▶ Given instruction:
Every entry that follows needs to be repeated exactly.

▶ Materials provided:
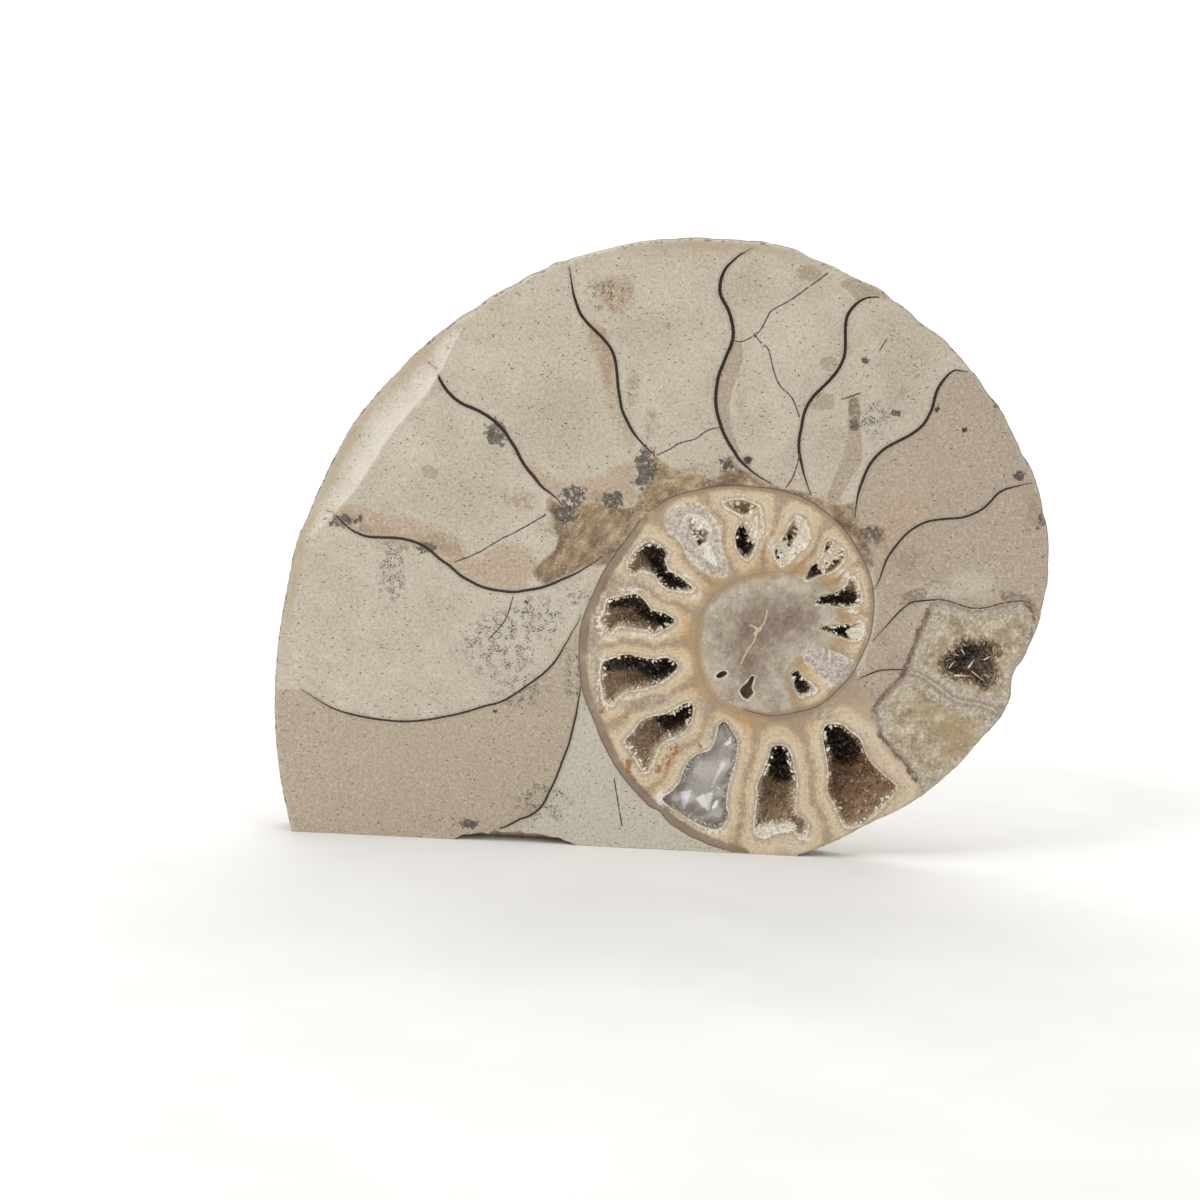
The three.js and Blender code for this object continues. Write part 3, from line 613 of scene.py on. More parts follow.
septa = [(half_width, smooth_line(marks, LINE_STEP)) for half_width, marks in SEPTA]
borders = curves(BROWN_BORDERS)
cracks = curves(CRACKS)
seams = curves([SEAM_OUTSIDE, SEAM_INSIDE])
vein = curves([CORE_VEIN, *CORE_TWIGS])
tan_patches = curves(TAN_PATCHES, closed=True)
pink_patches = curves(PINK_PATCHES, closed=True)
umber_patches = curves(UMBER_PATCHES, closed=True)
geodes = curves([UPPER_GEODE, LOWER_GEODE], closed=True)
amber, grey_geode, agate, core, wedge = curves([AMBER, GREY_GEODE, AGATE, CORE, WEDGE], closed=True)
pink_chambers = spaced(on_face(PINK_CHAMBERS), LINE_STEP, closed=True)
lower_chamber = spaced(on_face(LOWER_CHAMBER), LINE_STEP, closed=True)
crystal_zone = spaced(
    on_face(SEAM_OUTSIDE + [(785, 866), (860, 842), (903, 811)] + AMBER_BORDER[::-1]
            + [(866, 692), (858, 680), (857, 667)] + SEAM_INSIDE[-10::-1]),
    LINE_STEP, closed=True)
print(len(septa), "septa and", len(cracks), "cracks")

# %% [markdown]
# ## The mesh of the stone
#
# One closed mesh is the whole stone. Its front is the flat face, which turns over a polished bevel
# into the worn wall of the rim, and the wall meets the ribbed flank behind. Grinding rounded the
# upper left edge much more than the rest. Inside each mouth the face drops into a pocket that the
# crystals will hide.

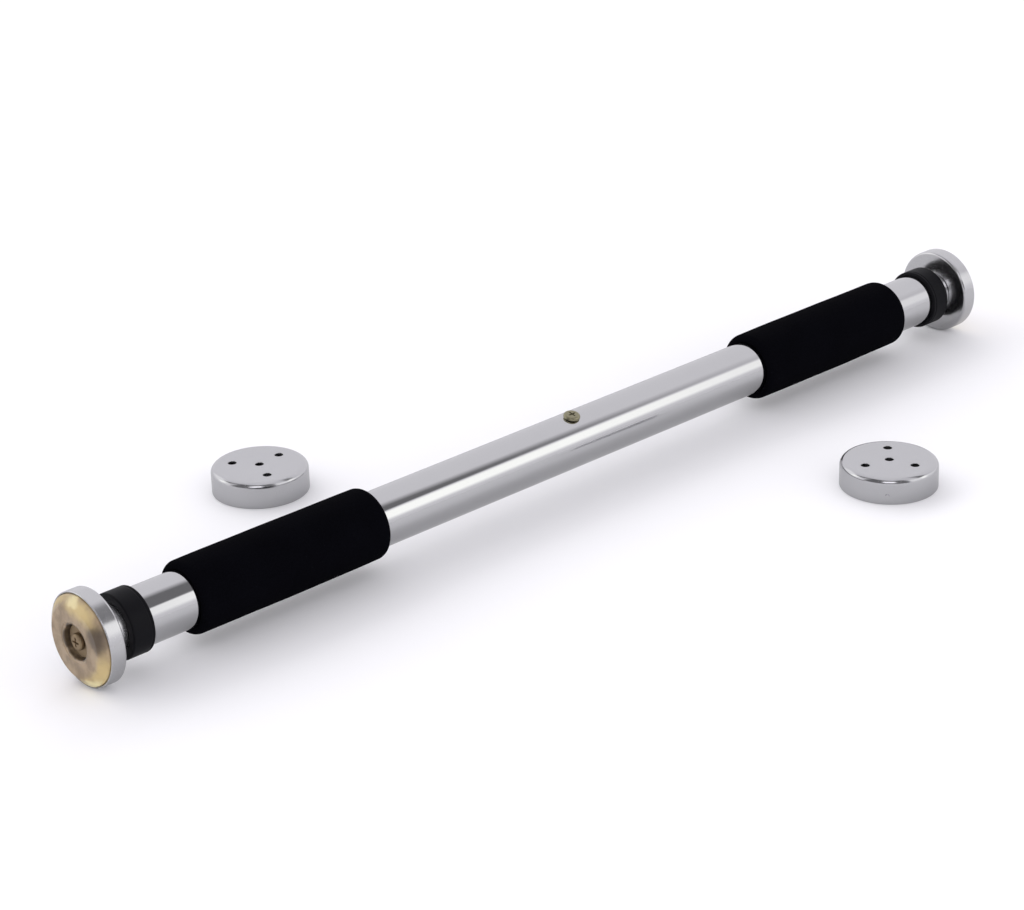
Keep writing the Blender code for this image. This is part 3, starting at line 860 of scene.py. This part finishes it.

▶ Solution:
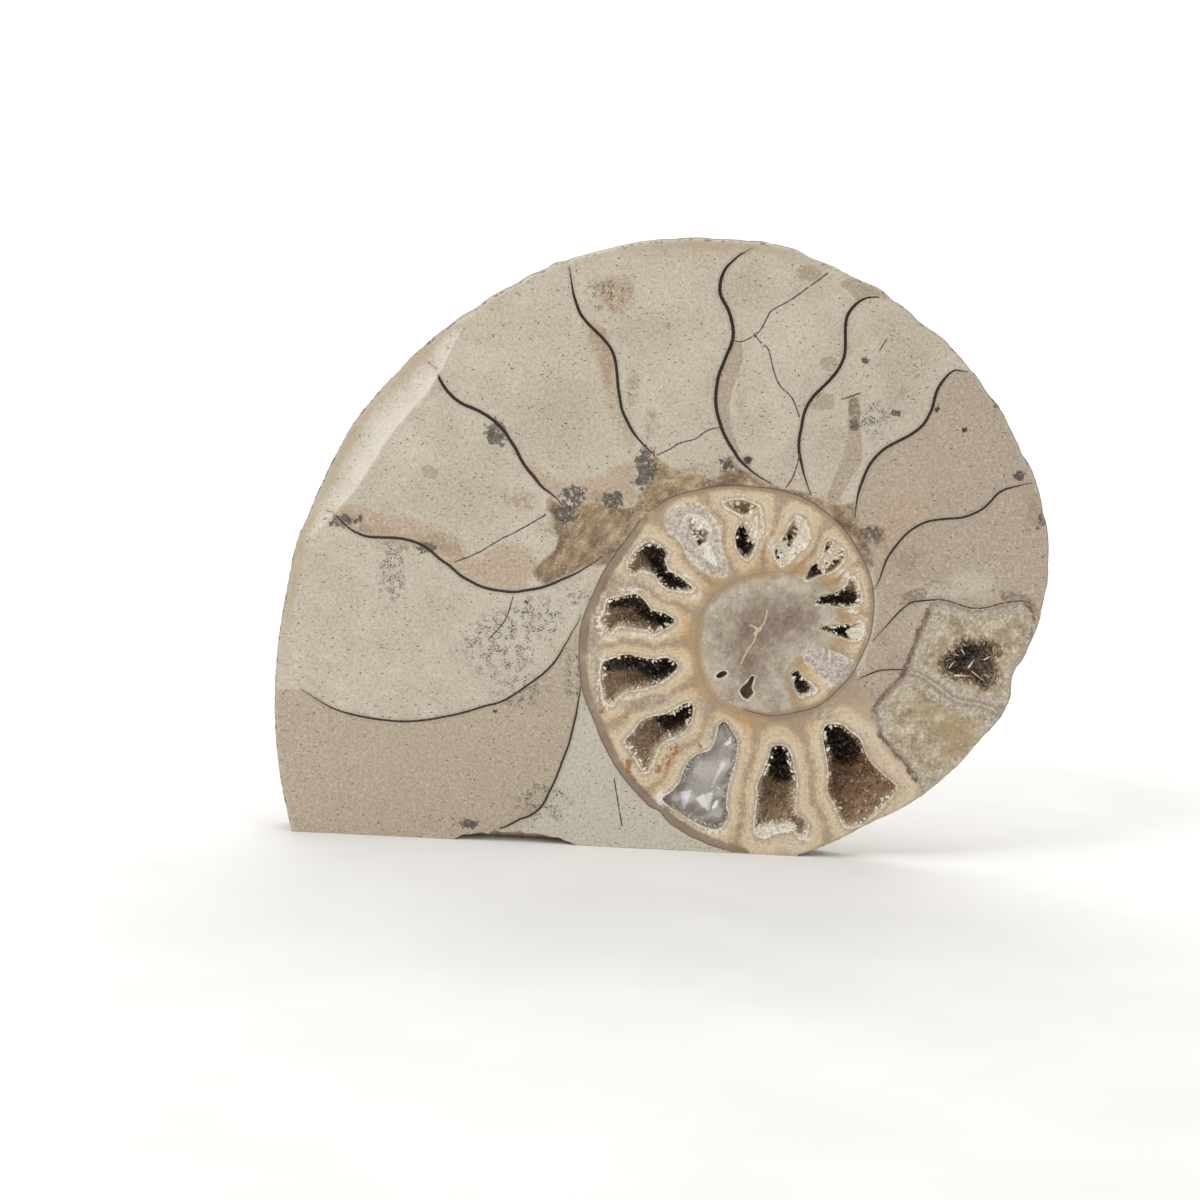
The three.js and Blender code for this object continues. Write part 3, from line 613 of scene.py on. More parts follow.
septa = [(half_width, smooth_line(marks, LINE_STEP)) for half_width, marks in SEPTA]
borders = curves(BROWN_BORDERS)
cracks = curves(CRACKS)
seams = curves([SEAM_OUTSIDE, SEAM_INSIDE])
vein = curves([CORE_VEIN, *CORE_TWIGS])
tan_patches = curves(TAN_PATCHES, closed=True)
pink_patches = curves(PINK_PATCHES, closed=True)
umber_patches = curves(UMBER_PATCHES, closed=True)
geodes = curves([UPPER_GEODE, LOWER_GEODE], closed=True)
amber, grey_geode, agate, core, wedge = curves([AMBER, GREY_GEODE, AGATE, CORE, WEDGE], closed=True)
pink_chambers = spaced(on_face(PINK_CHAMBERS), LINE_STEP, closed=True)
lower_chamber = spaced(on_face(LOWER_CHAMBER), LINE_STEP, closed=True)
crystal_zone = spaced(
    on_face(SEAM_OUTSIDE + [(785, 866), (860, 842), (903, 811)] + AMBER_BORDER[::-1]
            + [(866, 692), (858, 680), (857, 667)] + SEAM_INSIDE[-10::-1]),
    LINE_STEP, closed=True)
print(len(septa), "septa and", len(cracks), "cracks")

# %% [markdown]
# ## The mesh of the stone
#
# One closed mesh is the whole stone. Its front is the flat face, which turns over a polished bevel
# into the worn wall of the rim, and the wall meets the ribbed flank behind. Grinding rounded the
# upper left edge much more than the rest. Inside each mouth the face drops into a pocket that the
# crystals will hide.

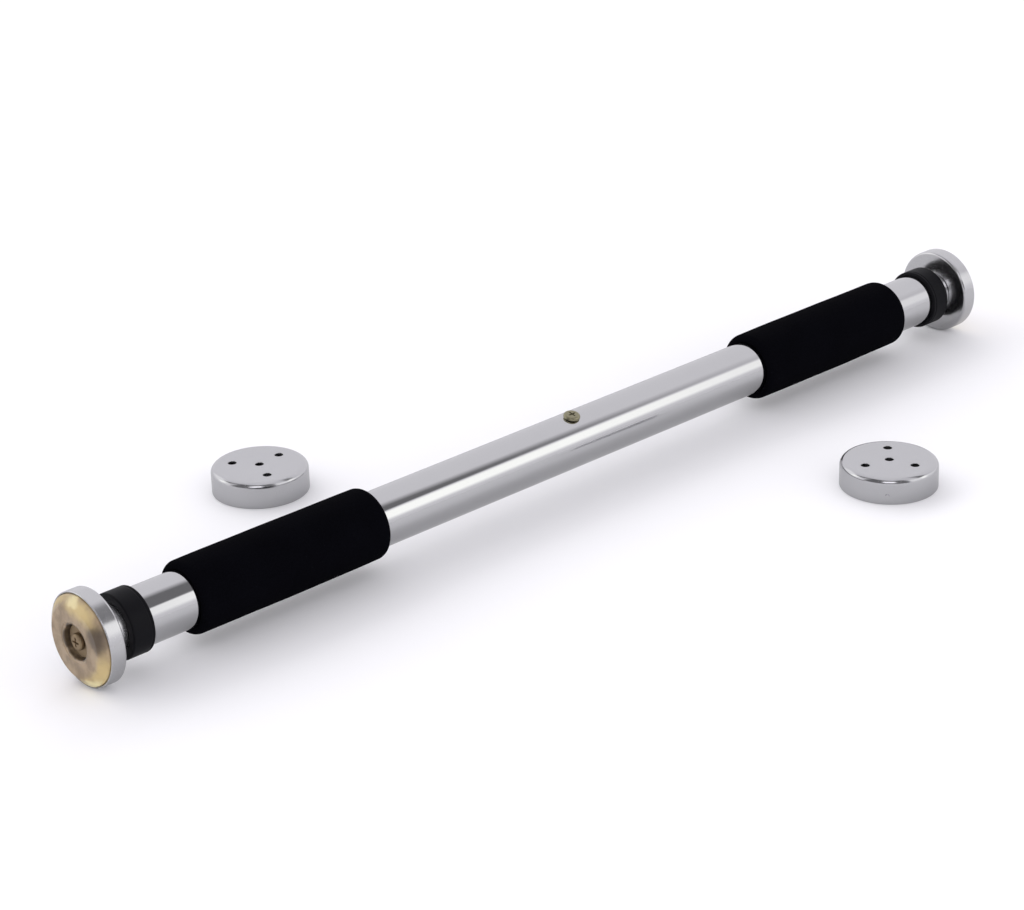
Keep writing the Blender code for this image. This is part 3, starting at line 860 of scene.py. This part finishes it.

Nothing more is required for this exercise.